First, you're incorrect about your citation of the ISV. That's not the
current rendering. You need to download our latest edition, which is
v1.4.5. Click here to do
this. Its rendering of Acts 1:10-11 reads as follows:
While he was going and they were gazing up toward heaven, two men in white
robes stood right beside them. They asked, “Men of Galilee, why do you
stand looking up toward heaven? This same Jesus, who has been taken up
from you into heaven, will come back in the same way you saw him go up
into heaven.”
...in the ISV: "will come
back in the same way you saw him go up into heaven." Changing the "come in"
to "come back in" completely changes the whole meaning of the verse.
Completely changes the
meaning? No. It reflects a nuance that is perfectly called for by the
context and permissible based on the Greek text.
The "come in" problem seems
to arise because people have a problem understanding how the Greeks used the
verb come. When we use it in the normal English method it implies a
direction that someone is coming towards us--hence the confusion that Jesus'
Second Coming is described by the verse.
We are unaware of this meaning
being communicated by any standard, accepted Greek grammar on the subject
of the verb "to come".
There are other
examples in the New Testament where the verb come implies that the subject
involved is going to a direction that is not towards the speaker. What is
really happening in this verse is that the Apostles see Jesus go into the
heavens and the angels testify that Jesus came into Heaven.
No. It says that he went
to heaven. And that he would be coming again to earth one day in the
future. Nothing more, really.
These two sets
of witnesses are looking at opposite sides of the same event.
No, they're not. The two sets
are in the same dimension—the earthly one—when the angels are being
quoted. So they're looking at the event from that perspective
Jesus leaves the
Apostles and he comes into Heaven.
No. He left them and WENT to
heaven.
Jesus passes
into the first heaven (the clouds) thru the second heaven (the stars) and
into the third Heaven (the dwelling place of God).
The text never says that he
did this in that order, only that he went up into the sky for a distance
until he was hidden by the cloud. What happened in the cloud is anybody's
guess. No reference in Acts 1:11 to three separate heavens is made at all.

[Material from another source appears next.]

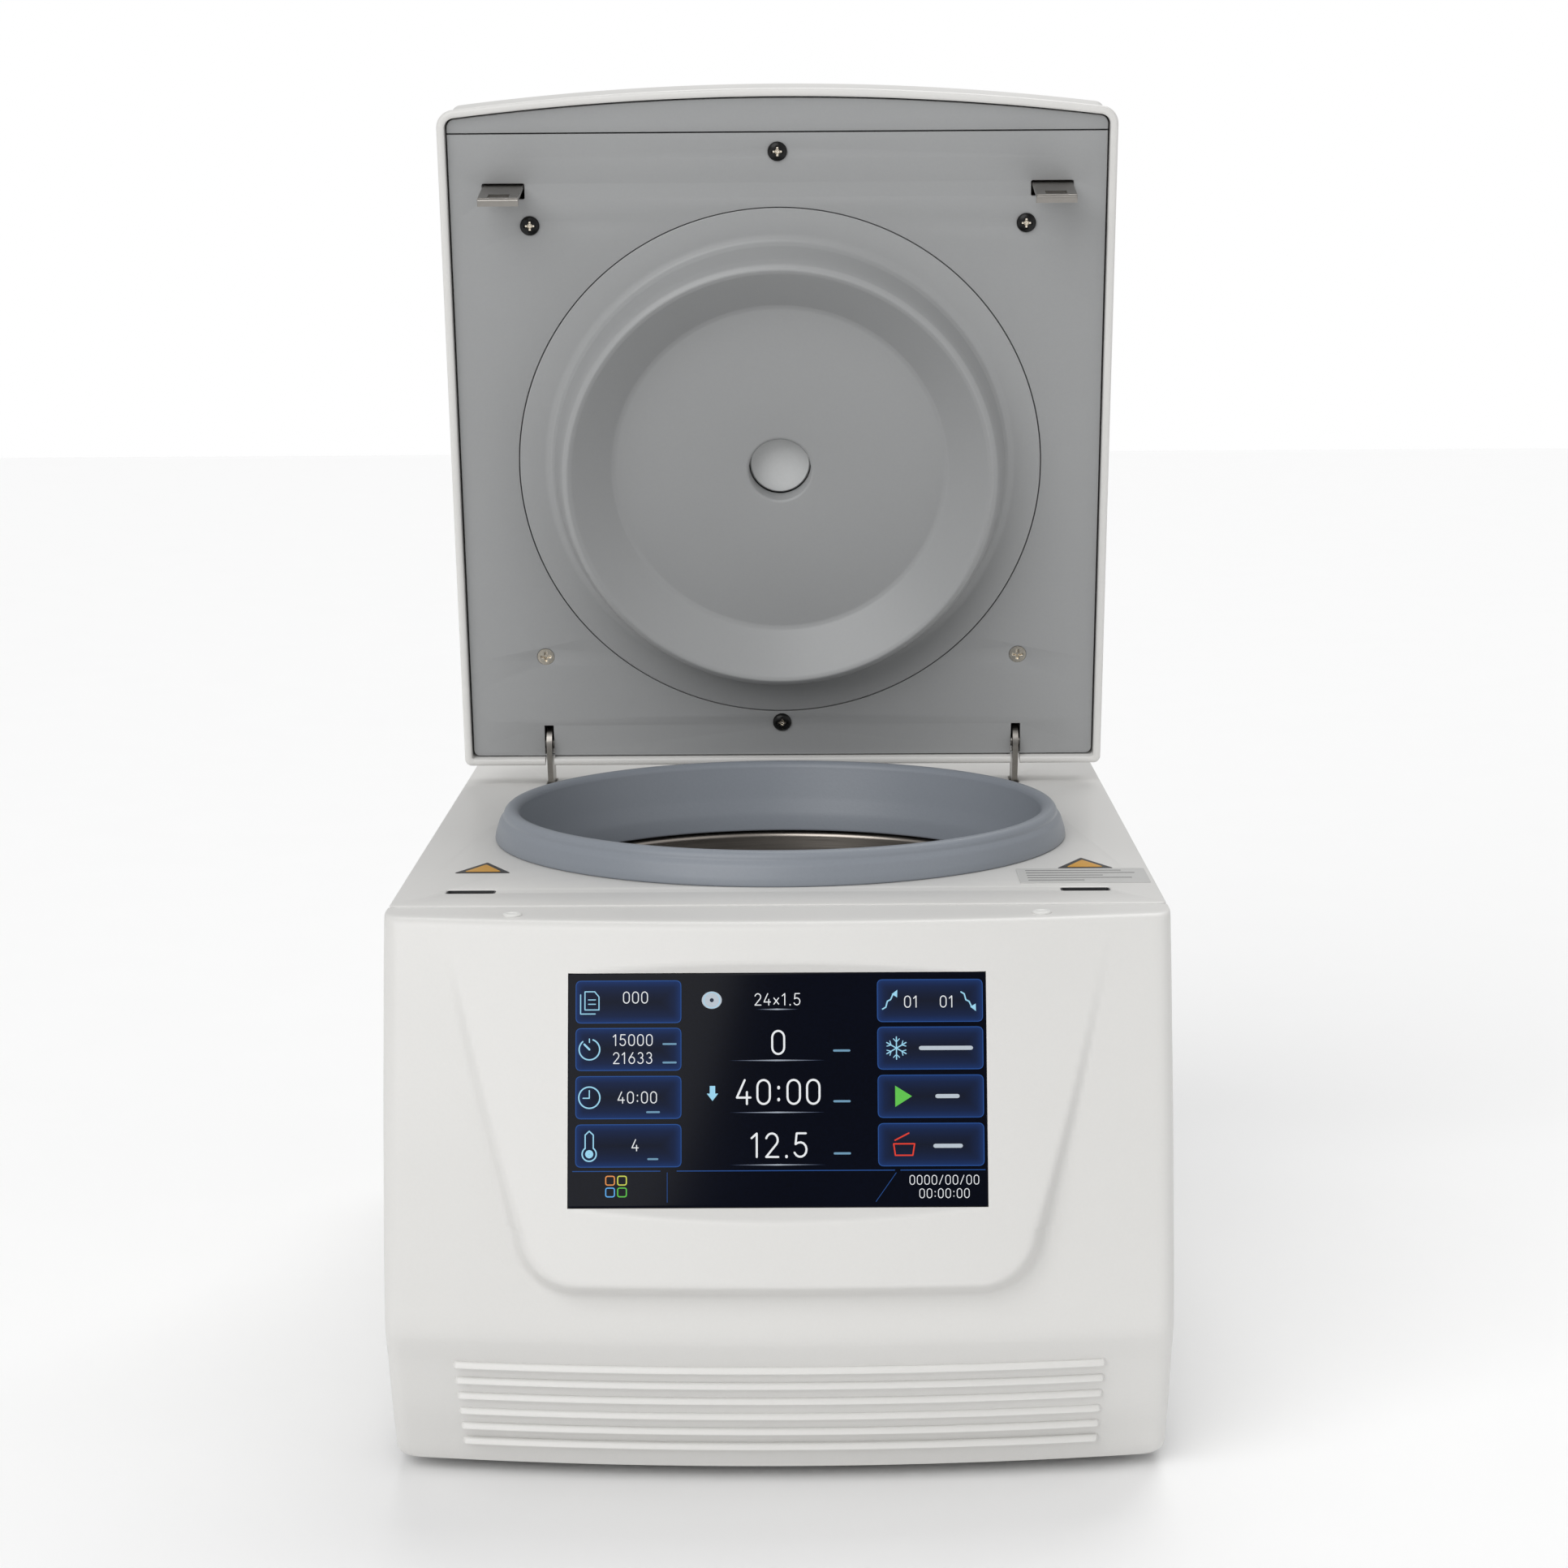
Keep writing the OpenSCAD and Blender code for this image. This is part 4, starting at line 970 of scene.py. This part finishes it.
# ---- studio ----
def studio():
    """A white world, a pale floor and three soft suns."""
    world = bpy.data.worlds.new("studio")
    bpy.context.scene.world = world
    world.use_nodes = True
    t = world.node_tree
    back = t.nodes["Background"]
    back.inputs["Color"].default_value = (1, 1, 1, 1)
    back.inputs["Strength"].default_value = 0.45
    seen = node(t, "ShaderNodeBackground", (0, -200), Strength=1.0)
    seen.inputs["Color"].default_value = (1, 1, 1, 1)
    path = node(t, "ShaderNodeLightPath", (-200, 300))
    mix = node(t, "ShaderNodeMixShader", (200, 0))
    t.links.new(path.outputs["Is Camera Ray"], mix.inputs[0])
    t.links.new(back.outputs[0], mix.inputs[1])
    t.links.new(seen.outputs[0], mix.inputs[2])
    t.links.new(mix.outputs[0], t.nodes["World Output"].inputs["Surface"])
    size, n = 6.0, 24
    pts = [(size * (2 * i / n - 1), size * (2 * j / n - 1), 0) for j in range(n + 1) for i in range(n + 1)]
    corners = [j * (n + 1) + i for j in range(n) for i in range(n)]
    floor = bpy.data.meshes.new("floor")
    floor.from_pydata(pts, [], [(c, c + 1, c + n + 2, c + n + 1) for c in corners])
    o = bpy.data.objects.new("floor", floor)
    bpy.context.scene.collection.objects.link(o)
    floor.materials.append(finish_of("floor_white", (0.92, 0.92, 0.92), 0.8, vary=0.005, bump=0.0))
    for name, turn, rise, spread, power in (
            ("key", -28, 34, 50, 1.55), ("behind", 165, 58, 40, 1.1), ("side", 60, 25, 60, 0.25)):
        lamp = bpy.data.lights.new(name, "SUN")
        lamp.angle, lamp.energy = math.radians(spread), power
        o = bpy.data.objects.new(name, lamp)
        bpy.context.scene.collection.objects.link(o)
        a, e = math.radians(turn), math.radians(rise)
        toward = Vector((math.sin(a) * math.cos(e), -math.cos(a) * math.cos(e), math.sin(e)))
        o.rotation_euler = toward.to_track_quat("Z", "Y").to_euler()


def camera():
    """The photograph's viewpoint."""
    pitch, yaw, roll = math.radians(9.27), math.radians(-0.45), math.radians(-0.38)
    data = bpy.data.cameras.new("view")
    data.sensor_width, data.lens = 36, 76.41
    data.clip_start, data.clip_end = 0.05, 40
    o = bpy.data.objects.new("view", data)
    bpy.context.scene.collection.objects.link(o)
    ahead = Vector((math.sin(yaw) * math.cos(pitch), math.cos(yaw) * math.cos(pitch), -math.sin(pitch)))
    right = Vector((math.cos(yaw), -math.sin(yaw), 0))
    up = right.cross(ahead)
    r = right * math.cos(roll) + up * math.sin(roll)
    u = up * math.cos(roll) - right * math.sin(roll)
    turn = Matrix((r, u, -ahead)).transposed().to_4x4()
    o.matrix_world = Matrix.Translation(deck(12.57, -1236.31, 248.12)) @ turn
    bpy.context.scene.camera = o


# ---- everything, in order ----
front_cover()
ribs()
top_cover()
chamber()
labels()
outer_panels()
glass()
interface()
lid_shell()
lid_liner()
lid_insert()
screws()
hooks()
cad_nodes()
studio()
camera()
bpy.context.scene.view_settings.view_transform = "Standard"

It just says he left this dimension (the earth's surface), ascended into
the sky, and a cloud took him out of their visible frame of reference and
into heaven, like going through a door in space and time.
How he did this I don't know,
and it really doesn't matter, since all we need to know about the
methodology is that he is going to reverse the effect, so to speak, one
day in the future and return to the exact same spot from which he left
earth for heaven—the Mount of Olives. When you're dealing with
trans-dimensional travel from earth to God's other dimensions in heaven,
prepositions don't connote all that much anyway. Spatial prepositional
phrases like through, in, or into aren't all that
meaningful. The bottom line is that Jesus went away from the Mount of
Olives to heaven, and he'll return from there at that future day.
Jesus leaves the
Apostles and he comes into Heaven.
No. Jesus left the Apostles
and WENT to heaven.
Given the
audience Luke is writing to here, it is important to provide eye witness
accounts that Jesus really did go into Heaven. All of the audience won't
have read the Gospels and be entirely familiar with Jesus so will need to be
told where Jesus goes. Having not one, but two angels give testimony--is
important because the bible speaks of needing more than one witness. So
there is more than one witness to attest that Jesus was taken up into the
heavens and more than one witness that he came into Heaven.

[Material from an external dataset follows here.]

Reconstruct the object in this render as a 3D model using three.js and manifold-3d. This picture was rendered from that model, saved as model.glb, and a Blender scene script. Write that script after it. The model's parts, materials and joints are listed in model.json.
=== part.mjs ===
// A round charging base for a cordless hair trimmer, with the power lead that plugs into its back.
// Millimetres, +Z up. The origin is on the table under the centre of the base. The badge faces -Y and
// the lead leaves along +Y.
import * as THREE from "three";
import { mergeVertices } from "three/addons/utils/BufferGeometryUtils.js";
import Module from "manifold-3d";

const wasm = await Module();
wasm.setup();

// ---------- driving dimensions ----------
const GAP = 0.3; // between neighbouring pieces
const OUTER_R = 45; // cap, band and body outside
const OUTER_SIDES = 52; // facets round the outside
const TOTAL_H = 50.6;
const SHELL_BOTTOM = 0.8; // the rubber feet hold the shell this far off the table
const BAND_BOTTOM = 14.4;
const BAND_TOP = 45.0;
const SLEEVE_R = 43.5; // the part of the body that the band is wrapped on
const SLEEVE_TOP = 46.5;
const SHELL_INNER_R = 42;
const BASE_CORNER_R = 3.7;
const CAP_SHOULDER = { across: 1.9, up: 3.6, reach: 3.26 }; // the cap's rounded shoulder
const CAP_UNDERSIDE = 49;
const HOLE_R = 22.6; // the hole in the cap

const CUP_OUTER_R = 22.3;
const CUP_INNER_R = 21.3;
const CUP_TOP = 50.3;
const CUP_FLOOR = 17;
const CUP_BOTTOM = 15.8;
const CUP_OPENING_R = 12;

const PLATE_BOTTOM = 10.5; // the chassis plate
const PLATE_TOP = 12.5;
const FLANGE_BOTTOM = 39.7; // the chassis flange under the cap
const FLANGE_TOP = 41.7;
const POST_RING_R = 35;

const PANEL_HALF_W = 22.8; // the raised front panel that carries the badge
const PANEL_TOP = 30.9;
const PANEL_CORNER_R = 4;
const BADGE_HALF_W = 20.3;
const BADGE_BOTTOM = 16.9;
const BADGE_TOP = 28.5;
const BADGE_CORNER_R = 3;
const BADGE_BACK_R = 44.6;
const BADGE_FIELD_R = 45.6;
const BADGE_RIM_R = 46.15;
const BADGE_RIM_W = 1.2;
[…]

Not "came into" but rather
"went into". You're missing the point of the Greek grammar. You have
"married the vein", as they say in the gold mining industry, of your own
narrow view and cannot see the larger forest for the trees.
Luke has to make
sure there is no doubt that Jesus did go to Heaven when he left sight of the
Apostles. I would suggest that the verse be written something along the
lines of: 11 They asked, “Men of Galilee, why do you stand looking up toward
the heavens? This same Jesus, who has been taken up from you into the
heavens, will come into Heaven in the same manner as you saw him ascend into
the heavens.
The Greek grammar of Acts 1:11
does not support this rendering. It does support the rendering "...This
same Jesus, who has been taken up from you into heaven, will come back in
the same way you saw him go up into heaven."